Ma’iki Aiu Lake taught people of all ages and skill levels, from young to old or beginner to advanced. At Hālau Hula O Ma’iki, her students learned not only the dance but the traditional genealogies, mannerisms, legends, poetry, and culture of Hawai'i. As part of Lake's new techniques, she created new pedagogical systems for her students. One new technique she utilized was requiring her students to keep notebooks filled with the chants and dances they learned to help with memorization. To keep the ancient traditions of hula alive, Lake would teach them how to responsibly gather materials to make their own leis, mats, and costumes. Lake would train her students in a variety of dances like kahiko (dance traditionally performed as a ceremony with chants and percussion instruments) and ‘auana (a less formal form of hula, where a ceremony is not needed). Though Ma’iki could be a strict teacher like Lōkālia according to her students, she was also seen as a mother figure to them.

Some of the several venues(1) and civic events(2) Halau Hula 'O Ma'iki performed at and participated in include:

1)
- 'IOLANI PALACE and QUEEN EMMA SUMMER PALACE in Honolulu; The Queen Kapi'olani, The Princess Ka'iulani, The Royal Hawaiian, The Halekulani, The Moana/Surfrider, The Kaimana Beach hotels and King's Alley - all located in Waikiki. For several years, Ma’iki was the welcoming Host/MC at Paradise Parks' lu'au show in Manoa Valley, along with selected students performing from her school. In the mid-1970s Halau Hawai'i, built in Waikiki, was the culmination of Ma'iki's dream to have a multi-purpose Hawaiian cultural center - consisting of a resource museum and library (similar to the Bishop Museum), a music room and several class/dance rooms for teaching hula, as it was Halau Hula 'O Ma'iki's new home.
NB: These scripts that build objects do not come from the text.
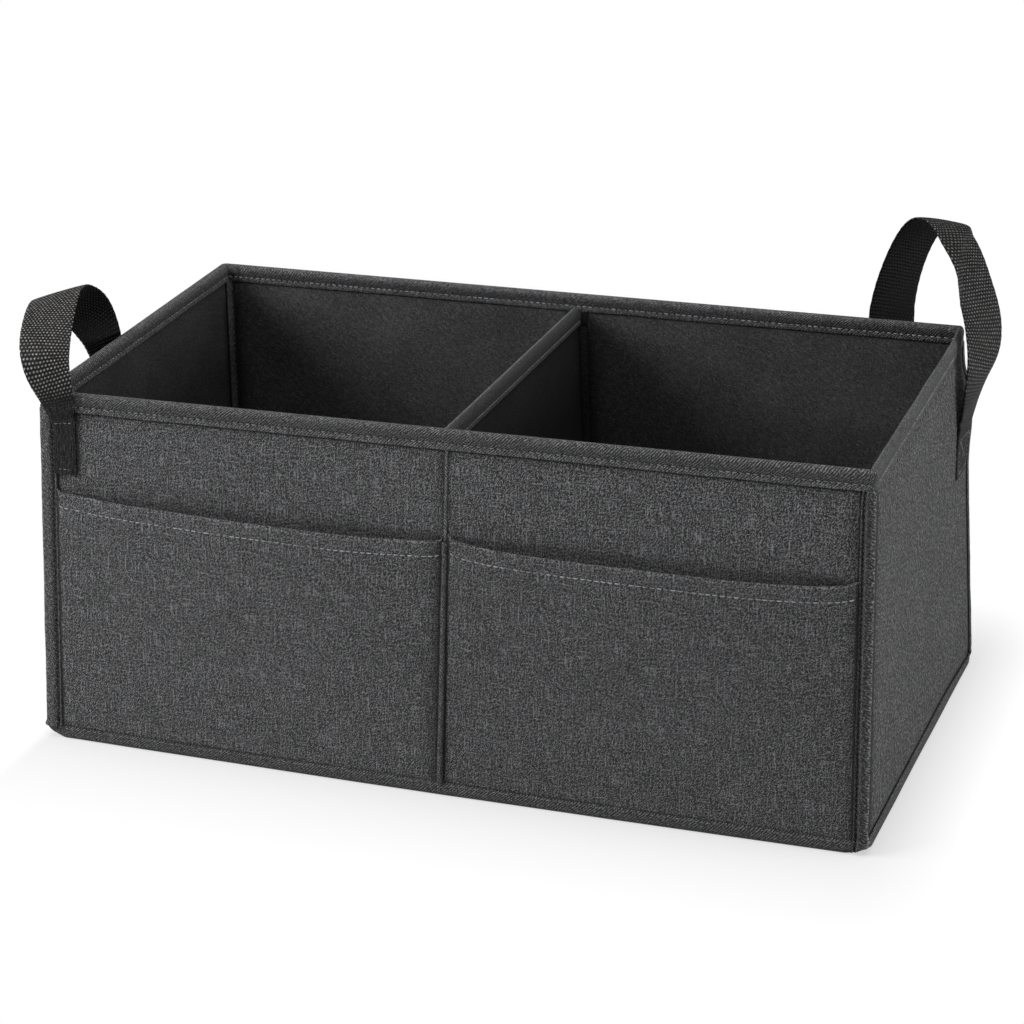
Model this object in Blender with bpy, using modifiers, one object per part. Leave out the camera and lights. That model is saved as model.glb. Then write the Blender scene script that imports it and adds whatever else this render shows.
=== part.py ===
"""Car boot organizer: a stiffened cloth box with a sewn divider, two front pockets and two corner handles.

Metres, +X right, +Y back, +Z up. The origin is the centre of the underside.
"""

import math

import bmesh
import bpy
import numpy as np
from mathutils import Matrix, Vector

# Overall sizes, over the edge bindings and without pockets and handles
LENGTH = 0.500
DEPTH = 0.290
HEIGHT = 0.222

# Layers of a wall, from outside to inside
CLOTH = 0.0008
BOARD = 0.0022
BOARD_EASE = 0.0004
LINING = 0.0006
CLEARANCE = 0.0003

# Binding tapes over the raw edges
TAPE = 0.0010
RIM_TAPE_OUTSIDE = 0.0120
RIM_TAPE_INSIDE = 0.0115
TAPE_CREST = 0.0018
BASE_TAPE_HEIGHT = 0.0080
CORNER_TAPE_WIDTH = 0.0085
EDGE_RADIUS = 0.0060
INNER_TAPE_WIDTH = 0.0050
INNER_EDGE_RADIUS = 0.0020
SEAM_TAPE_WIDTH = 0.0050
DIVIDER_TAPE_HEIGHT = 0.0110
DIVIDER_FLANGE = 0.0055

# Front pockets
POCKET_TOP = 0.158
POCKET_HEM = 0.0100
POCKET_BULGE = 0.0075
POCKET_SAG = 0.0055
POCKET_EDGE_POWER = 3.5
POCKET_SWELL_POWER = 1.3

# Handle webbing
WEBBING_WIDTH = 0.030
WEBBING = 0.0014
FOLDED_WIDTH = 0.014
SEWN_THICKNESS = 2 * WEBBING

# Route of each loop round its corner, as rows of: distance from the corner along the
# long wall, distance from it along the end wall, height over the rim, then the turn and
# the tilt of the webbing's width in degrees. A negative distance lies outside the box.
FRONT_LEFT_LOOP = (
    (0.008, -0.015, 0.022, 42, 9),
    (-0.002, 0.019, 0.038, 38, 6),
    (-0.013, 0.054, 0.044, 40, 12),
    (-0.018, 0.086, 0.032, 40, 8),
    (-0.013, 0.115, 0.006, 58, 12),
)
BACK_RIGHT_LOOP = (
    (0.050, -0.020, -0.006, 30, 13),
    (0.045, -0.028, 0.027, 45, 15),
    (0.030, -0.027, 0.062, 48, 16),
    (0.007, -0.008, 0.059, 48, 12),
    (-0.008, 0.012, 0.031, 45, 6),
    (-0.019, 0.021, 0.000, 46, 8),
    (-0.011, 0.027, -0.029, 75, 6),
)

# Where each loop is sewn down, as (distance from the corner, top below the rim, length)
FRONT_LEFT_FRONT_SEAM = (0.0158, 0.020, 0.036)
FRONT_LEFT_END_SEAM = (0.1050, 0.026, 0.036)
BACK_RIGHT_BACK_SEAM = (0.0457, 0.046, 0.042)
BACK_RIGHT_END_SEAM = (0.0270, 0.058, 0.042)

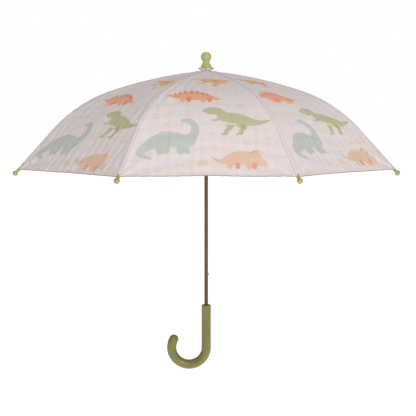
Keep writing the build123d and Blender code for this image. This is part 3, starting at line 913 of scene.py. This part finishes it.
def make_rib(rib):
    """A steel channel with rounded shoulders, a flat root, an eye round the wire and a pin."""
    half, low, high = RIB_WIDTH / 2, -RIB_HALF_HEIGHT, RIB_HALF_HEIGHT
    inner = half - RIB_WALL
    channel = [
        (-half, low), (-half, high - 0.0004), (-half + 0.00012, high - 0.00012),
        (-half + 0.0004, high), (half - 0.0004, high), (half - 0.00012, high - 0.00012),
        (half, high - 0.0004), (half, low), (inner, low), (inner, high - RIB_WALL),
        (-inner, high - RIB_WALL), (-inner, low),
    ]
    blade = [(-BLADE_HALF, low), (-BLADE_HALF, high), (BLADE_HALF, high), (BLADE_HALF, low)]
    pinched = [(a * 0.45, b) for a, b in channel]
    vertices, faces = [], []

    def add(rings):
        faces.extend(ring_tube(rings, len(vertices)))
        for ring in rings:
            vertices.extend(ring)

    stops = np.linspace(CHANNEL_START + PINCH_LENGTH, PIN_ROOT, 90)
    rings = [rib_section(rib, CHANNEL_START, pinched)]
    rings += [rib_section(rib, along, channel) for along in stops]
    rings.append(rib_section(rib, PIN_ROOT + 0.004, [(a * 0.4, b * 0.5) for a, b in channel]))
    add(rings)
    add([rib_section(rib, along, blade) for along in np.linspace(BLADE_START, BLADE_END, 8)])

    point, normal, forward = rib_frame(rib, 0.0)
    side = tangential(azimuth(rib))
    turns = np.linspace(0, math.tau, EYE_SIDES + 1)[:-1]
    corners = (
        (-BLADE_HALF, EYE_BORE), (-BLADE_HALF, EYE_RADIUS), (BLADE_HALF, EYE_RADIUS),
        (BLADE_HALF, EYE_BORE),
    )
    first = len(vertices)
    for across, radius in corners:
        arms = (forward * math.cos(t) + normal * math.sin(t) for t in turns)
        vertices.extend(point + side * across + arm * radius for arm in arms)
    faces.extend(grid_faces(len(corners), EYE_SIDES, first, wrap=True))
    last = first + (len(corners) - 1) * EYE_SIDES
    for c in range(EYE_SIDES):
        d = (c + 1) % EYE_SIDES
        faces.append([last + c, last + d, first + d, first + c])

    pin = [(PIN_RADIUS * math.cos(t), PIN_RADIUS * math.sin(t)) for t in turns[::2]]
    add([rib_section(rib, along, pin) for along in (PIN_ROOT, PIN_END)])
    thing = make_object(f"rib_channel_{rib}", vertices, faces, STEEL, smooth=False)
    bend_with_rib(thing, rib)
    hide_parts(f"rib_{rib}")


def tip_profile():
    """The ball, a waist, a rim that fills the cloth's corner and the bore for the rib's pin."""
    points = [(0.0, BALL_RADIUS)]
    for turn in np.linspace(0.12, 2.62, 26):
        points.append((BALL_RADIUS * math.sin(turn), BALL_RADIUS * math.cos(turn)))
    rim = NECK_RADIUS + 0.0005
    points += [
        (0.00265, -0.0053), (0.00255, -0.0060), (0.00265, -0.0066), (rim, -0.0074),
        (rim + 0.00012, -0.0084), (rim, -0.0096), (rim - 0.00005, -0.0112), (0.0031, -0.0117),
        (0.0027, -NECK_LENGTH), (0.00125, -NECK_LENGTH), (0.00120, -0.0100), (0.0, -0.0100),
    ]
    return points[::-1]


def make_tip(rib):
    """The moulded tip on a rib's end, pushed on over the cloth's corner."""
    point, normal, forward = rib_frame(rib, RIB_LENGTH)
    thing = lathe(f"ball_tip_{rib}", tip_profile(), SHADED_TIP_GREEN, 56)
    place(thing, point, normal, forward)
    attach(thing, f"tip_{rib}")
    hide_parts(f"tip_{rib}")


for rib in range(1, RIB_COUNT + 1):
    make_rib(rib)
    make_tip(rib)


# ------------------------------------------------------------ the rosette and strap
ROSETTE_INNER, ROSETTE_OUTER = 0.0046, 0.0170
ROSETTE_HALF_THICKNESS = 0.00022
# How high the gathered edge stands, how deep its lobes are, and how far they draw it in.
ROSETTE_RISE, LOBE_DEPTH = 0.0040, 0.0011
LOBE_PULL, LOBE_SWING = 0.0007, 0.0006
# Where in the printed cloth the disc was cut: the middle, and how much of it is shown.
ROSETTE_CUT, ROSETTE_CUT_RADIUS = (0.04, 0.29), 0.034


def make_rosette():
    """A gathered disc of the canopy's cloth, pinched under the finial."""
    rows, columns = 20, 180
    turns = np.arange(columns) * math.tau / columns
    share = np.linspace(0.0, 1.0, rows)
    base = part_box("top_rosette")[0][2] + 0.0002
    points = np.zeros((rows, columns, 3))
    for row, part in enumerate(share):
        spread = smooth((part - 0.45) / 0.55)
        lobes = np.sin(9 * turns + 0.8 * np.sin(2 * turns) + 0.4)
        lobes += 0.45 * np.sin(17 * turns + 1.3 * np.sin(3 * turns))
        radius = ROSETTE_INNER + (ROSETTE_OUTER - ROSETTE_INNER) * part
        radius = radius - spread * (LOBE_PULL - LOBE_SWING * np.cos(9 * turns + 1.2))
        height = base + ROSETTE_RISE * spread + LOBE_DEPTH * spread * lobes
        points[row] = np.stack([radius * np.cos(turns), radius * np.sin(turns), height], axis=1)
    points = np.concatenate([points, points[:, :1]], axis=1)
    ahead, beside = np.gradient(points, axis=0), np.gradient(points, axis=1)
    beside[:, 0] = beside[:, -1] = (points[:, 1] - points[:, -2]) / 2
    normals = np.cross(ahead, beside)
    normals /= np.linalg.norm(normals, axis=2, keepdims=True)
    half = normals * ROSETTE_HALF_THICKNESS
    thing = shell("gathered_rosette", points + half, points - half, normals, [ROSETTE_CLOTH])
    cut, way = np.meshgrid(
        share * ROSETTE_CUT_RADIUS, np.append(turns, math.tau) + math.pi, indexing="ij"
    )
    flat = np.stack([(cut * np.cos(way)).ravel(), (cut * np.sin(way)).ravel()], axis=1) + ROSETTE_CUT
    add_uv(thing, np.tile(flat, (2, 1)))
    add_print(thing, flat)
    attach(thing, "shaft")
    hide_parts("top_rosette")


make_rosette()


STRAP_RIB = 5
STRAP_LENGTH = 0.120
STRAP_WIDTH = 0.0138
STRAP_THICKNESS = 0.0005
STRAP_END = CORNER - 0.012
STRAP_START = STRAP_END - STRAP_LENGTH
STRAP_ROUNDING = 0.006
# The strap lies over the seam: its underside's height there, how far its edges droop and
# how deep it ripples.
STRAP_HUMP, STRAP_DROOP, STRAP_RIPPLE = 0.00105, 0.00055, 0.00012
STUD_INSET = 0.008
STUD_HEIGHT = 0.00163
STUD_PROFILE = (
    (0.0, 0.0), (0.0046, 0.0), (0.0049, 0.0001), (0.0050, 0.0005), (0.0048, 0.0011),
    (0.0042, 0.0016), (0.0034, 0.00178), (0.0026, 0.0016), (0.0020, 0.0013),
    (0.0012, 0.00112), (0.0, 0.0011),
)


def make_strap(rib):
    """The closing strap, folded from the canopy's cloth and laid along a seam."""
    along = np.linspace(STRAP_START, STRAP_END, 70)
    shares = np.linspace(-1.0, 1.0, 13)
    offsets = shares * STRAP_WIDTH / 2
    side = tangential(azimuth(rib))
    top = np.zeros((len(along), len(offsets), 3))
    bottom = np.zeros_like(top)
    normals = np.zeros_like(top)
    for row, distance in enumerate(along):
        point, normal, _ = rib_frame(rib, distance, CLOTH_ABOVE_RIB)
        from_tip = (distance - STRAP_START) / STRAP_ROUNDING
        narrow = 1.0 - 0.5 * max(0.0, 1.0 - from_tip) ** 2
        for column, (share, offset) in enumerate(zip(shares, offsets)):
            hump = STRAP_HUMP + STRAP_RIPPLE * math.sin(distance * 260.0) - STRAP_DROOP * share**2
            here = point + side * offset * narrow
            top[row, column] = here + normal * (hump + STRAP_THICKNESS)
            bottom[row, column] = here + normal * hump
            normals[row, column] = normal + side * 0.16 * share
    normals /= np.linalg.norm(normals, axis=2, keepdims=True)
    thing = shell("closing_strap", top, bottom, normals, [TAPE])
    across_tape, along_tape = np.meshgrid(shares * SEAM_HALF_WIDTH, along)
    flat = np.stack([across_tape.ravel(), along_tape.ravel()], axis=1)
    add_uv(thing, np.tile(flat, (2, 1)))
    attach(thing, f"tip_{rib}")
    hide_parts("tie_strap")


def make_stud(rib):
    """The press stud near the strap's free end, with a rolled rim and a dished middle."""
    stud = lathe("strap_stud", STUD_PROFILE, LIGHT_GREEN, 48)
    along = STRAP_START + STUD_INSET
    point, normal, forward = rib_frame(rib, along, CLOTH_ABOVE_RIB + STUD_HEIGHT)
    place(stud, point, forward, normal)
    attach(stud, f"tip_{rib}")
    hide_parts("strap_snap")


make_strap(STRAP_RIB)
make_stud(STRAP_RIB)


# ------------------------------------------------------------ floor, light and camera
FLOOR_HALF_SIZE, FLOOR_HEIGHT = 40.0, -1.3
SKY_LEFT, SKY_RIGHT = 0.285, 0.45

# Each light: its name, place, target, diameter and power in watts.
LIGHTS = (
    ("key", (0.55, -2.9, 1.0), (0, 0, 0.45), 1.6, 32.0),
    ("top", (0.0, 0.3, 2.6), (0, 0, 0.5), 2.0, 6.0),
    ("sparkle_0", (1.5, -1.9, 1.9), (0, 0, 0.2), 0.2, 1.6),
    ("sparkle_1", (0.9, -2.1, 2.2), (0, 0, 0.2), 0.2, 1.6),
    ("sparkle_2", (-1.0, -1.9, 2.0), (0, 0, 0.2), 0.2, 1.6),
)
CAMERA_PLACE = (0.0039, -1.751, 0.4415)
CAMERA_TILT = math.radians(84.095)
CAMERA_LENS, CAMERA_SENSOR = 70.5, 36.0


def make_floor():
    """A plain pale floor, bright enough to pass into the white behind it."""
    shader = Shader("studio_floor")
    where = shader.node("TexCoord").outputs["Object"]
    tone = shader.between(shader.noise(where, 0.6), 0.3, 0.7, 0.93, 0.95)
    shader.finish(Base_Color=tone, Roughness=0.9, Specular_IOR_Level=0.1,
                  Emission_Color=(1.0, 1.0, 1.0), Emission_Strength=0.75)
    ways = ((-1, -1), (1, -1), (1, 1), (-1, 1))
    corners = [(x * FLOOR_HALF_SIZE, y * FLOOR_HALF_SIZE, FLOOR_HEIGHT) for x, y in ways]
    floor = make_object("studio_floor", corners, [[0, 1, 2, 3]], shader.material, smooth=False)


def make_world():
    """White behind the object; the light itself is soft, and dimmer from the left."""
    world = bpy.data.worlds.new("studio")
    bpy.context.scene.world = world
    world.use_nodes = True
    tree = world.node_tree
    tree.nodes.clear()

    def node(kind, **settings):
        made = tree.nodes.new(kind)
        for key, value in settings.items():
            setattr(made, key, value)
        return made

    out, mix = node("ShaderNodeOutputWorld"), node("ShaderNodeMixShader")
    seen, sky = node("ShaderNodeBackground"), node("ShaderNodeBackground")
    way, parts = node("ShaderNodeTexCoord"), node("ShaderNodeSeparateXYZ")
    from_side = node("ShaderNodeMapRange", interpolation_type="SMOOTHSTEP")
    seen.inputs["Color"].default_value = (1, 1, 1, 1)
    sky.inputs["Color"].default_value = (1, 0.97, 0.95, 1)
    for number, value in ((1, -1.0), (2, 0.6), (3, SKY_LEFT), (4, SKY_RIGHT)):
        from_side.inputs[number].default_value = value
    tree.links.new(way.outputs["Generated"], parts.inputs[0])
    tree.links.new(parts.outputs[0], from_side.inputs[0])
    tree.links.new(from_side.outputs[0], sky.inputs["Strength"])
    tree.links.new(node("ShaderNodeLightPath").outputs["Is Camera Ray"], mix.inputs[0])
    tree.links.new(sky.outputs[0], mix.inputs[1])
    tree.links.new(seen.outputs[0], mix.inputs[2])
    tree.links.new(mix.outputs[0], out.inputs[0])


def area_light(name, place_at, target, size, watts):
    light = bpy.data.lights.new(name, "AREA")
    light.shape = "DISK"
    light.size = size
    light.energy = watts
    thing = bpy.data.objects.new(name, light)
    bpy.context.scene.collection.objects.link(thing)
    thing.location = place_at
    thing.rotation_euler = (Vector(target) - Vector(place_at)).to_track_quat("-Z", "Y").to_euler()


def make_camera():
    """From the front and tipped slightly down, as in the photograph."""
    camera = bpy.data.objects.new("camera", bpy.data.cameras.new("camera"))
    bpy.context.scene.collection.objects.link(camera)
    camera.location = CAMERA_PLACE
    camera.rotation_euler = (CAMERA_TILT, 0, 0)
    camera.data.lens = CAMERA_LENS
    camera.data.sensor_width = CAMERA_SENSOR
    bpy.context.scene.camera = camera


make_floor()
make_world()
for light in LIGHTS:
    area_light(*light)
make_camera()
bpy.context.scene.view_settings.view_transform = "Standard"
During the evening, in a large theater space of the center, a showcase/tableau of Hawai'i's Native Hawaiian history was performed in chant, dance and music - from the ancient/pre Western contact period through modern times.

2)
- The King Kamehameha Day Celebration Floral Parade, The Aloha Week Festivals and Parade, "May Day (is Lei Day)" concert at the Waikiki Shell, The Hula Bowl at Honolulu Stadium, "Kanikapila" at UH Manoa's Andrews Amphitheater, Ali'i Sunday at Kawaiha'o Church, Ali'i Birthday Remembrance at Mauna 'Ala in Nu'uanu and Prince Kuhio Festival on Kaua'i.

Also, she would present her entire haumana (students), including the "Gracious Ladies", in a halau concert every four years, beginning at McKinley High School Auditorium and later at the Neal S. Blaisdell Concert Hall in Honolulu. One year, Ma'iki presented the concert at the Sheraton Waikiki Hotel, where she publicly announced the formation of Kawena Corporation (the parent company of Halau Hula 'O Ma'iki and 'Ahahui Ka'iulani).

== Family and legacy ==
Ma’iki was married to Honolulu Fire Chief Boniface K. Aiu on February 21, 1947. The couple raised seven children together, with the two eldest from her previous marriage. Ma’iki divorced and remarried to her final husband, a Hawaiian entertainer named Haywood Kahauanu Lake. He was lead singer and songwriter of the Kahauanu Lake Trio, which Ma’iki and her many students of Halau Hula 'O Ma'iki often performed with over several decades. Their collaboration of Lake's popular contemporary music and Ma'iki's signature graceful/flowing style of hula ku'i and hula 'auana (modern hula) became well-known to kama'aina (local resident) and tourist audiences alike. Two of her known daughters, Karen Ka'ohulani Aiu, a Kumu Hula of her mother's first graduating class in Hula Kahiko (ancient hula) - 'Uniki Papa Lehua, and Coline Kaualoku Aiu Ferranti, a former Miss Hawai'i, are also talented/skilled/knowledgeable in the "Art of Hawaiian Dance". Coline teaches in Honolulu as Kumu Hula for Halau Hula 'O Ma'iki and published the book, "Hula Is Life" - the story of Halau Hula 'O Ma'iki. Karen, Kumu Hula of Halau Hawai'i, continues Ma'iki's legacy by teaching and performing her hula troupe in Waikiki, as well as at several cities in Japan. Currently, she is writing her memoir. Ma'iki's only granddaughter, Faith 'Eomaikalani Aiu, is a special education teacher in Hawaiian studies/culture and also is a Kumu Hula in Honolulu.